To see and to comprehend what is going on within human civilization and to understand how much is at stake if we fail to preserve the democratic order is very much the responsibility of the judiciaries of the nations and communities which constitute that order. In these days, it is absolutely necessary that judges and courts take into consideration the fate of democracy, of liberty, and even of civilization, itself, when engaging in the mechanisms of their high calling.
Judges, particularly appellate court and constitutional court judges, must, when ruling, bear in mind how each decision, each judgment, will impact the stability and vitality, not only of their own nations governed by the rule of law, but indeed of the global order of liberty. Too many have sacrificed too much over too many decades in furtherance of the cherished principles of that order to allow it to fail or falter, and so much concerning the success of that order depends upon the decisions made by our courts and our judges.
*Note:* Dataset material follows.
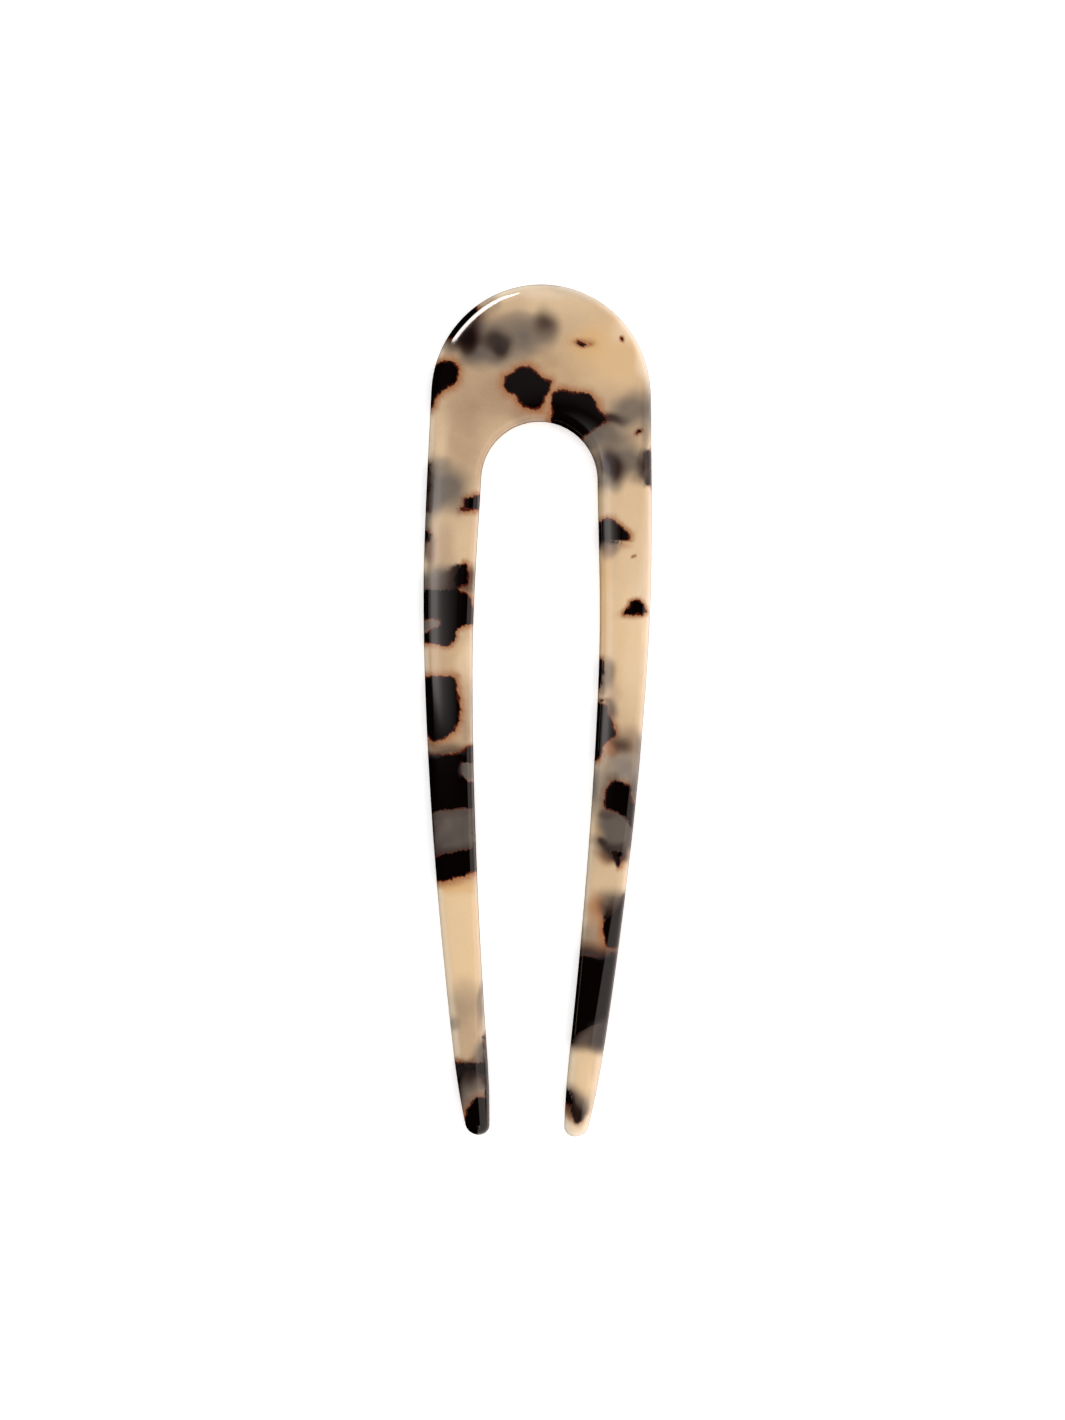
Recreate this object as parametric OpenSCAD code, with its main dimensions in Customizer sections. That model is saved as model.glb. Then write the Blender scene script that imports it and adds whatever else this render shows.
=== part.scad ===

As His Royal Highness’ most recent appointee to the bench of the Grand Ducal Court of Westarctica, I am the least qualified, the least astute, and the least worthy member of this distinguished body to don the honorable silks of the judiciary. What I lack in experience and degrees and in time spent here, however, I intend to make up for with an unshakeable commitment to the defense of the rule of law in the service of the people of Westarctica, always with their freedoms in mind, and always in the broader context of the defense and preservation of liberty, itself.
I would adopt as my personal judicial motto the very title of this piece, “Justice in the Service of Liberty”. That is precisely how I conceive of the task which it will henceforth be my honor to carry out.
ASSOCIATE JUSTICE SIR JAMES R. MURPHY, KtS
The author of this blog was appointed to the bench of the Grand Ducal Court of Westarctica by HRH The Grand Duke on November 29, 2020.